### Aim
Give the listing below again in full, exactly as written.

### Data extract
* start *
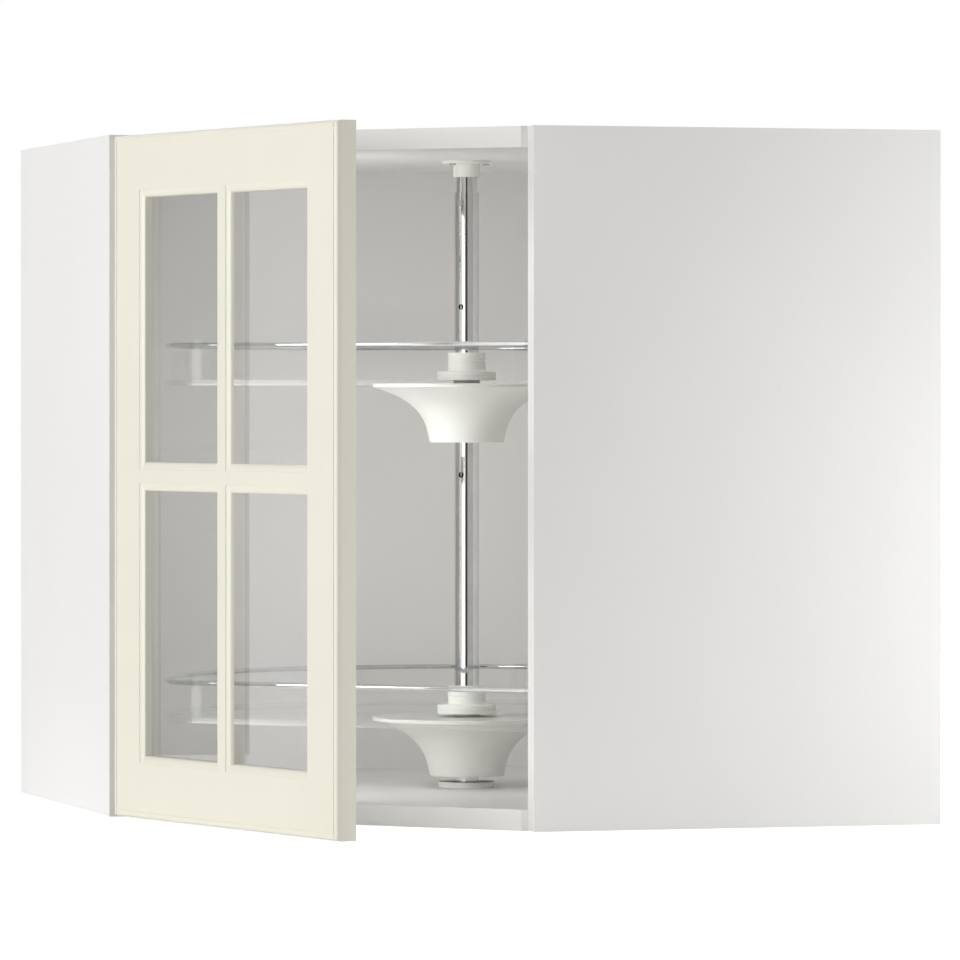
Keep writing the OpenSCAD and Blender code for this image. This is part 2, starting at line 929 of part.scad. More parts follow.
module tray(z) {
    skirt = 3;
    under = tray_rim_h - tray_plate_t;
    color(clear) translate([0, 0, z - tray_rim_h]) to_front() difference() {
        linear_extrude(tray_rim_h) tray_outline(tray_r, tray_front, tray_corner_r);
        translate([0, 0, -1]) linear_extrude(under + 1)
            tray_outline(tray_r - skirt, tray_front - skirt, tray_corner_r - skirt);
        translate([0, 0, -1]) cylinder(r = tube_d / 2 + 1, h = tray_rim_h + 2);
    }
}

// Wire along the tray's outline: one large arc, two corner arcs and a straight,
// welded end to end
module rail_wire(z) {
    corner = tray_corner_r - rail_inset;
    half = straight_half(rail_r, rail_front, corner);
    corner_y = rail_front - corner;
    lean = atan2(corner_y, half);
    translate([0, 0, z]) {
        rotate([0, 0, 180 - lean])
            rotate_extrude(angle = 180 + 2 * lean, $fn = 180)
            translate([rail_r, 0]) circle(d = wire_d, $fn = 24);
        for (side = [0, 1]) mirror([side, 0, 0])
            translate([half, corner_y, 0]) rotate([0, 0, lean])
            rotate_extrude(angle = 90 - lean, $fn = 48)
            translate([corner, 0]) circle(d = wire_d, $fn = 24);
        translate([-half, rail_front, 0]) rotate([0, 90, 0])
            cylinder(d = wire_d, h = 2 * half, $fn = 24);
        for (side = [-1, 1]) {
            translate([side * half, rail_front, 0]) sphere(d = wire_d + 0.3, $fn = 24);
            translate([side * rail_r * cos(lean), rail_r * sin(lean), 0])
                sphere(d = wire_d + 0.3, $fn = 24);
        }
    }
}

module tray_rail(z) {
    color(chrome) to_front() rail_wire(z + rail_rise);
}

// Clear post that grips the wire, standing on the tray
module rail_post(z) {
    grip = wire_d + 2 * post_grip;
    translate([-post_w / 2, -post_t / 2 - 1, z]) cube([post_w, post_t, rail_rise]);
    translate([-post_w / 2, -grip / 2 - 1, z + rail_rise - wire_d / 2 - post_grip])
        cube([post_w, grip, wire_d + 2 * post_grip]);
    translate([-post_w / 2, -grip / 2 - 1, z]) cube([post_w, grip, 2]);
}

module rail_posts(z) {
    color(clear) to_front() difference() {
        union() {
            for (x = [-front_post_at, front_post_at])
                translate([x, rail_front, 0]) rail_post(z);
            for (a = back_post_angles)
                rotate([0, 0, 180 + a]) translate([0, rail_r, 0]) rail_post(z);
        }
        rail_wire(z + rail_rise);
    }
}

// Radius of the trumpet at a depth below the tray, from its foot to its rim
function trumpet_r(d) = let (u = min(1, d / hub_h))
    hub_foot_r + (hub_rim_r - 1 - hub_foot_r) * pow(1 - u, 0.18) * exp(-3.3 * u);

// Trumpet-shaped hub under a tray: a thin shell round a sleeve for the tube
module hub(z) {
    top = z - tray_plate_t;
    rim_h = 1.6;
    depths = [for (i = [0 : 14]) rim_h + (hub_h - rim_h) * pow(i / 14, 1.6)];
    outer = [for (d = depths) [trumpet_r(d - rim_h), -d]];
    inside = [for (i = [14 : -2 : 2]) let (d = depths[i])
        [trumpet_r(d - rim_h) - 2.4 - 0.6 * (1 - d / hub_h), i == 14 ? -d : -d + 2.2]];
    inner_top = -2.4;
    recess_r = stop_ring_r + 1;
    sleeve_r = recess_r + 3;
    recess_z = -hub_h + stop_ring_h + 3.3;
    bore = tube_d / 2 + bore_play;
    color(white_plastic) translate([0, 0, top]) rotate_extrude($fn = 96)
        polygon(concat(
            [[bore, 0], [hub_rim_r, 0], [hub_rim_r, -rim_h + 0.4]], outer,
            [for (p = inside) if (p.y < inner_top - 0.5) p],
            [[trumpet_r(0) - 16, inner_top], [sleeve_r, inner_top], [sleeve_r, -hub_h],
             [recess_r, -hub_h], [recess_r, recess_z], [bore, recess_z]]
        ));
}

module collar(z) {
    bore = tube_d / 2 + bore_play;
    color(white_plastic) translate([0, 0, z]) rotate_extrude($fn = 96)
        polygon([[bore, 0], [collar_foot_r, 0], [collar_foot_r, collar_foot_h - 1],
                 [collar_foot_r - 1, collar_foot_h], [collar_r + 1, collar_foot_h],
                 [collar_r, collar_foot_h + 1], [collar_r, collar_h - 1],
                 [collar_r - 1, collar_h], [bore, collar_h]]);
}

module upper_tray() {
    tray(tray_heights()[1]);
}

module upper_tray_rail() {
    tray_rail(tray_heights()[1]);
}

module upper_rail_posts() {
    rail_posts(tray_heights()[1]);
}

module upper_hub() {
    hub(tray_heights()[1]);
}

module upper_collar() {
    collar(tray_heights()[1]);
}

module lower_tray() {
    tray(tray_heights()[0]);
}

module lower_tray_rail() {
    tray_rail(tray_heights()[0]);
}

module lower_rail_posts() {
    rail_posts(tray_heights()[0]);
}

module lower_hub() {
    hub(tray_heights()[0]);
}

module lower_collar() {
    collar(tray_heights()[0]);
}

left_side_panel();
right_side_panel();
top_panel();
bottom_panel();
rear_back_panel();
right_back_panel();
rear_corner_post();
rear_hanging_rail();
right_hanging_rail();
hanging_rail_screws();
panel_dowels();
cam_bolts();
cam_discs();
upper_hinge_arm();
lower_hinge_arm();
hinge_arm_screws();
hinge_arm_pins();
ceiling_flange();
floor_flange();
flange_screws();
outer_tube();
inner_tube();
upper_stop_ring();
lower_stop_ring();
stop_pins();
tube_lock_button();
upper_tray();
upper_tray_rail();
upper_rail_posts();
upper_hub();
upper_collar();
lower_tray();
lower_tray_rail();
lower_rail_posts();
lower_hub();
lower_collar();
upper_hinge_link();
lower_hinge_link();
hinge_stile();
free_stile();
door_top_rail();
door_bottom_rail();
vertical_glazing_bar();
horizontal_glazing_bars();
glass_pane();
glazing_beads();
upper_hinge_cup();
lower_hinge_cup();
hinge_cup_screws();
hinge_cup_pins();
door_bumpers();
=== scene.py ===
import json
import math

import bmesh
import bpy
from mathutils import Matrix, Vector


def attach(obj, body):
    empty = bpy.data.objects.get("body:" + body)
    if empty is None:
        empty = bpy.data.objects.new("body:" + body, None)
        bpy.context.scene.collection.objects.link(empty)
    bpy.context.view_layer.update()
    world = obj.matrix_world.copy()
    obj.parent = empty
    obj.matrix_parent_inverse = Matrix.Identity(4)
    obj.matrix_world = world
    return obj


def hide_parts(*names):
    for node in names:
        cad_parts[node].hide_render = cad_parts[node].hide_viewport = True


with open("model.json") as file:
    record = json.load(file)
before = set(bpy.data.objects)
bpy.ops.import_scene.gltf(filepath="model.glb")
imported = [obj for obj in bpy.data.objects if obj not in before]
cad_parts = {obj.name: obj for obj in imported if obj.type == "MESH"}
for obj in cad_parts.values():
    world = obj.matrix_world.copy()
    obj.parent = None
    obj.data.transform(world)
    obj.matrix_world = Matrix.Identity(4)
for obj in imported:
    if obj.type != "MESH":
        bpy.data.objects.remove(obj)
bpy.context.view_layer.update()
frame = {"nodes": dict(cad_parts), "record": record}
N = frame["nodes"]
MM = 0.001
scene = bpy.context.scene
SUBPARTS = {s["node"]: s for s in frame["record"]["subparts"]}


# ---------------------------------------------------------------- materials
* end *
### Task output
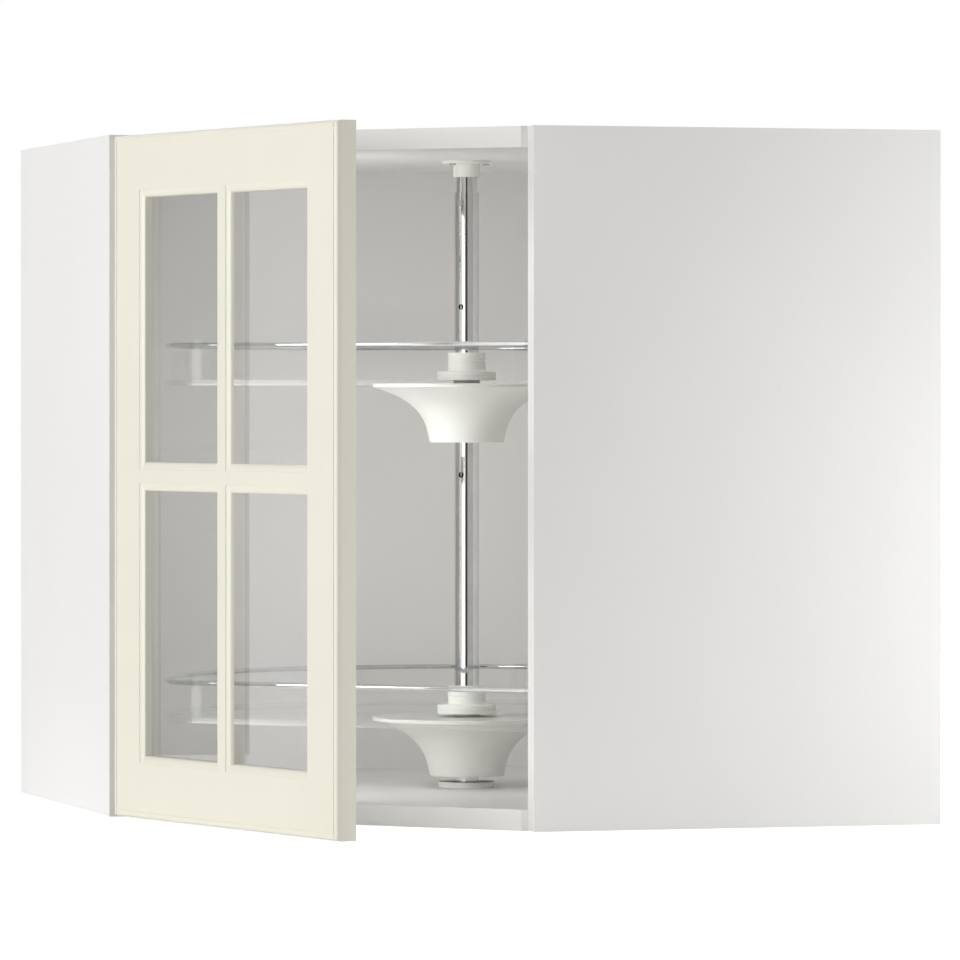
Keep writing the OpenSCAD and Blender code for this image. This is part 2, starting at line 929 of part.scad. More parts follow.
module tray(z) {
    skirt = 3;
    under = tray_rim_h - tray_plate_t;
    color(clear) translate([0, 0, z - tray_rim_h]) to_front() difference() {
        linear_extrude(tray_rim_h) tray_outline(tray_r, tray_front, tray_corner_r);
        translate([0, 0, -1]) linear_extrude(under + 1)
            tray_outline(tray_r - skirt, tray_front - skirt, tray_corner_r - skirt);
        translate([0, 0, -1]) cylinder(r = tube_d / 2 + 1, h = tray_rim_h + 2);
    }
}

// Wire along the tray's outline: one large arc, two corner arcs and a straight,
// welded end to end
module rail_wire(z) {
    corner = tray_corner_r - rail_inset;
    half = straight_half(rail_r, rail_front, corner);
    corner_y = rail_front - corner;
    lean = atan2(corner_y, half);
    translate([0, 0, z]) {
        rotate([0, 0, 180 - lean])
            rotate_extrude(angle = 180 + 2 * lean, $fn = 180)
            translate([rail_r, 0]) circle(d = wire_d, $fn = 24);
        for (side = [0, 1]) mirror([side, 0, 0])
            translate([half, corner_y, 0]) rotate([0, 0, lean])
            rotate_extrude(angle = 90 - lean, $fn = 48)
            translate([corner, 0]) circle(d = wire_d, $fn = 24);
        translate([-half, rail_front, 0]) rotate([0, 90, 0])
            cylinder(d = wire_d, h = 2 * half, $fn = 24);
        for (side = [-1, 1]) {
            translate([side * half, rail_front, 0]) sphere(d = wire_d + 0.3, $fn = 24);
            translate([side * rail_r * cos(lean), rail_r * sin(lean), 0])
                sphere(d = wire_d + 0.3, $fn = 24);
        }
    }
}

module tray_rail(z) {
    color(chrome) to_front() rail_wire(z + rail_rise);
}

// Clear post that grips the wire, standing on the tray
module rail_post(z) {
    grip = wire_d + 2 * post_grip;
    translate([-post_w / 2, -post_t / 2 - 1, z]) cube([post_w, post_t, rail_rise]);
    translate([-post_w / 2, -grip / 2 - 1, z + rail_rise - wire_d / 2 - post_grip])
        cube([post_w, grip, wire_d + 2 * post_grip]);
    translate([-post_w / 2, -grip / 2 - 1, z]) cube([post_w, grip, 2]);
}

module rail_posts(z) {
    color(clear) to_front() difference() {
        union() {
            for (x = [-front_post_at, front_post_at])
                translate([x, rail_front, 0]) rail_post(z);
            for (a = back_post_angles)
                rotate([0, 0, 180 + a]) translate([0, rail_r, 0]) rail_post(z);
        }
        rail_wire(z + rail_rise);
    }
}

// Radius of the trumpet at a depth below the tray, from its foot to its rim
function trumpet_r(d) = let (u = min(1, d / hub_h))
    hub_foot_r + (hub_rim_r - 1 - hub_foot_r) * pow(1 - u, 0.18) * exp(-3.3 * u);

// Trumpet-shaped hub under a tray: a thin shell round a sleeve for the tube
module hub(z) {
    top = z - tray_plate_t;
    rim_h = 1.6;
    depths = [for (i = [0 : 14]) rim_h + (hub_h - rim_h) * pow(i / 14, 1.6)];
    outer = [for (d = depths) [trumpet_r(d - rim_h), -d]];
    inside = [for (i = [14 : -2 : 2]) let (d = depths[i])
        [trumpet_r(d - rim_h) - 2.4 - 0.6 * (1 - d / hub_h), i == 14 ? -d : -d + 2.2]];
    inner_top = -2.4;
    recess_r = stop_ring_r + 1;
    sleeve_r = recess_r + 3;
    recess_z = -hub_h + stop_ring_h + 3.3;
    bore = tube_d / 2 + bore_play;
    color(white_plastic) translate([0, 0, top]) rotate_extrude($fn = 96)
        polygon(concat(
            [[bore, 0], [hub_rim_r, 0], [hub_rim_r, -rim_h + 0.4]], outer,
            [for (p = inside) if (p.y < inner_top - 0.5) p],
            [[trumpet_r(0) - 16, inner_top], [sleeve_r, inner_top], [sleeve_r, -hub_h],
             [recess_r, -hub_h], [recess_r, recess_z], [bore, recess_z]]
        ));
}

module collar(z) {
    bore = tube_d / 2 + bore_play;
    color(white_plastic) translate([0, 0, z]) rotate_extrude($fn = 96)
        polygon([[bore, 0], [collar_foot_r, 0], [collar_foot_r, collar_foot_h - 1],
                 [collar_foot_r - 1, collar_foot_h], [collar_r + 1, collar_foot_h],
                 [collar_r, collar_foot_h + 1], [collar_r, collar_h - 1],
                 [collar_r - 1, collar_h], [bore, collar_h]]);
}

module upper_tray() {
    tray(tray_heights()[1]);
}

module upper_tray_rail() {
    tray_rail(tray_heights()[1]);
}

module upper_rail_posts() {
    rail_posts(tray_heights()[1]);
}

module upper_hub() {
    hub(tray_heights()[1]);
}

module upper_collar() {
    collar(tray_heights()[1]);
}

module lower_tray() {
    tray(tray_heights()[0]);
}

module lower_tray_rail() {
    tray_rail(tray_heights()[0]);
}

module lower_rail_posts() {
    rail_posts(tray_heights()[0]);
}

module lower_hub() {
    hub(tray_heights()[0]);
}

module lower_collar() {
    collar(tray_heights()[0]);
}

left_side_panel();
right_side_panel();
top_panel();
bottom_panel();
rear_back_panel();
right_back_panel();
rear_corner_post();
rear_hanging_rail();
right_hanging_rail();
hanging_rail_screws();
panel_dowels();
cam_bolts();
cam_discs();
upper_hinge_arm();
lower_hinge_arm();
hinge_arm_screws();
hinge_arm_pins();
ceiling_flange();
floor_flange();
flange_screws();
outer_tube();
inner_tube();
upper_stop_ring();
lower_stop_ring();
stop_pins();
tube_lock_button();
upper_tray();
upper_tray_rail();
upper_rail_posts();
upper_hub();
upper_collar();
lower_tray();
lower_tray_rail();
lower_rail_posts();
lower_hub();
lower_collar();
upper_hinge_link();
lower_hinge_link();
hinge_stile();
free_stile();
door_top_rail();
door_bottom_rail();
vertical_glazing_bar();
horizontal_glazing_bars();
glass_pane();
glazing_beads();
upper_hinge_cup();
lower_hinge_cup();
hinge_cup_screws();
hinge_cup_pins();
door_bumpers();
=== scene.py ===
import json
import math

import bmesh
import bpy
from mathutils import Matrix, Vector


def attach(obj, body):
    empty = bpy.data.objects.get("body:" + body)
    if empty is None:
        empty = bpy.data.objects.new("body:" + body, None)
        bpy.context.scene.collection.objects.link(empty)
    bpy.context.view_layer.update()
    world = obj.matrix_world.copy()
    obj.parent = empty
    obj.matrix_parent_inverse = Matrix.Identity(4)
    obj.matrix_world = world
    return obj


def hide_parts(*names):
    for node in names:
        cad_parts[node].hide_render = cad_parts[node].hide_viewport = True


with open("model.json") as file:
    record = json.load(file)
before = set(bpy.data.objects)
bpy.ops.import_scene.gltf(filepath="model.glb")
imported = [obj for obj in bpy.data.objects if obj not in before]
cad_parts = {obj.name: obj for obj in imported if obj.type == "MESH"}
for obj in cad_parts.values():
    world = obj.matrix_world.copy()
    obj.parent = None
    obj.data.transform(world)
    obj.matrix_world = Matrix.Identity(4)
for obj in imported:
    if obj.type != "MESH":
        bpy.data.objects.remove(obj)
bpy.context.view_layer.update()
frame = {"nodes": dict(cad_parts), "record": record}
N = frame["nodes"]
MM = 0.001
scene = bpy.context.scene
SUBPARTS = {s["node"]: s for s in frame["record"]["subparts"]}


# ---------------------------------------------------------------- materials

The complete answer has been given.